His mention of sketching is significant – before it ever occurred to him that one might make a living through fashion, he wanted to be an artist, specifically an illustrator or portrait artist. The sketch is still his main medium of communication, but also something that he does compulsively and with great joy, explaining that he never goes anywhere without a pencil and block of paper. The sketch is his purest point of connection to the finished items made in his name – he prides himself on the skill of his technical drawings. “In my professional sketches for fashion, I don’t want to be conceited, but I’m pretty good,” he says. “I see in three dimensions and I have a technique that I can put it on paper and the people that I work with can read the sketch as if they see the dress.”

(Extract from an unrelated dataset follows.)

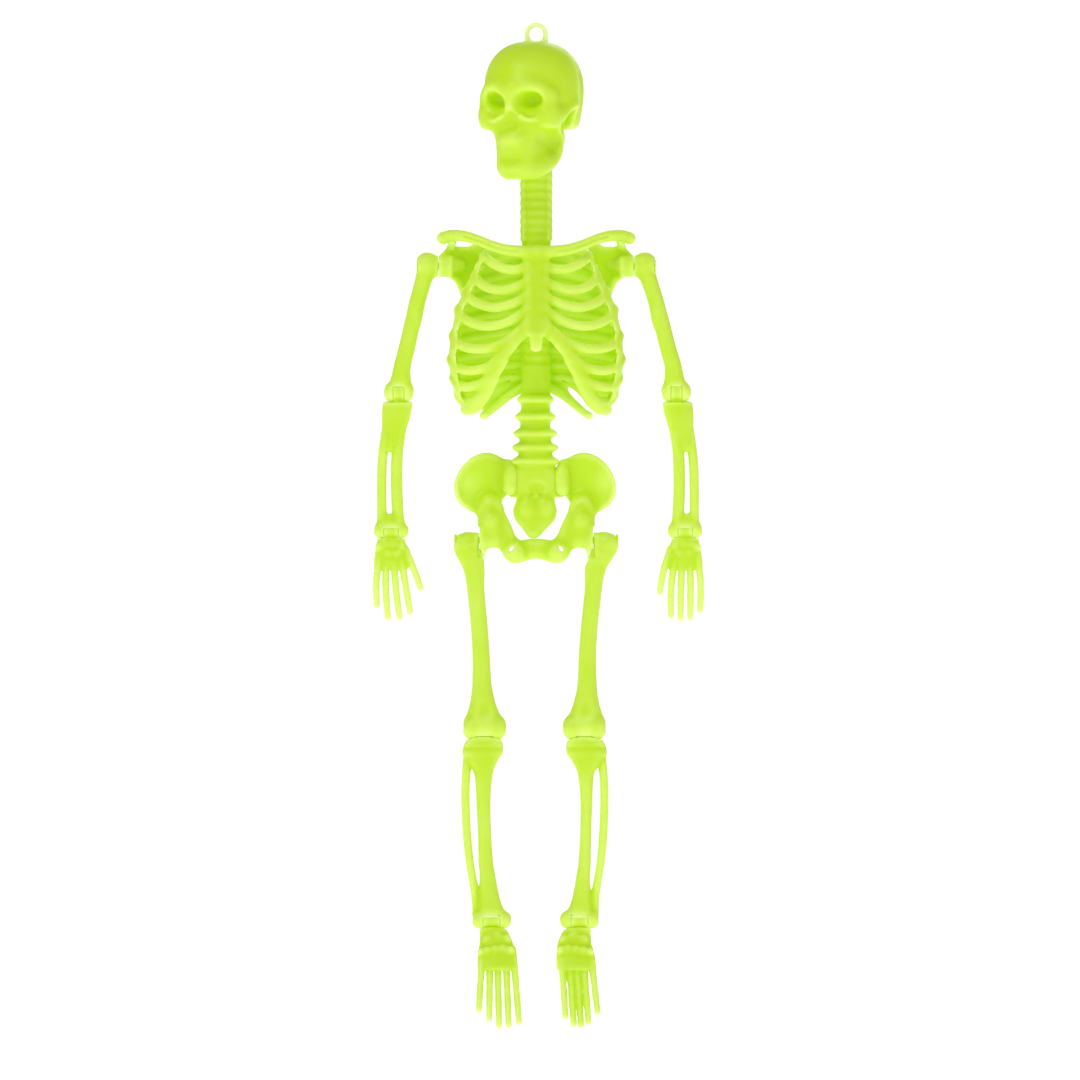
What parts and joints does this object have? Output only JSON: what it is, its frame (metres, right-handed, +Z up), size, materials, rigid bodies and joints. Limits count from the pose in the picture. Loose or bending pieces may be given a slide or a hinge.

For someone who prefers handwork to anything else (despite his image adorning iPhone cases, he favours writing letters over phone calls), it is extraordinary how heavily mediated is every thread of the output that appears under his name. Later on, during Paris Fashion Week, Twitter is awash with sketches of a shoe he designed for Melissa with a high heel shaped like an ice-cream cone. He is so prolific that his sketches now communicate not just the technicalities of the designs, but the proof that they are his.

In his head there is a clear distinction between his gallery work and fashion work, between his ‘trade’ publications and his art publications, but he can also see evident, felicitous crossover points in his output. His considerable business and design acumen notwithstanding, Lagerfeld admits that he is attracted to the artistic ideal of working without commercial considerations, but at the end of the day he is, at base, a designer: “One should not become too pretentious in that direction. I feel very free and very lucky.”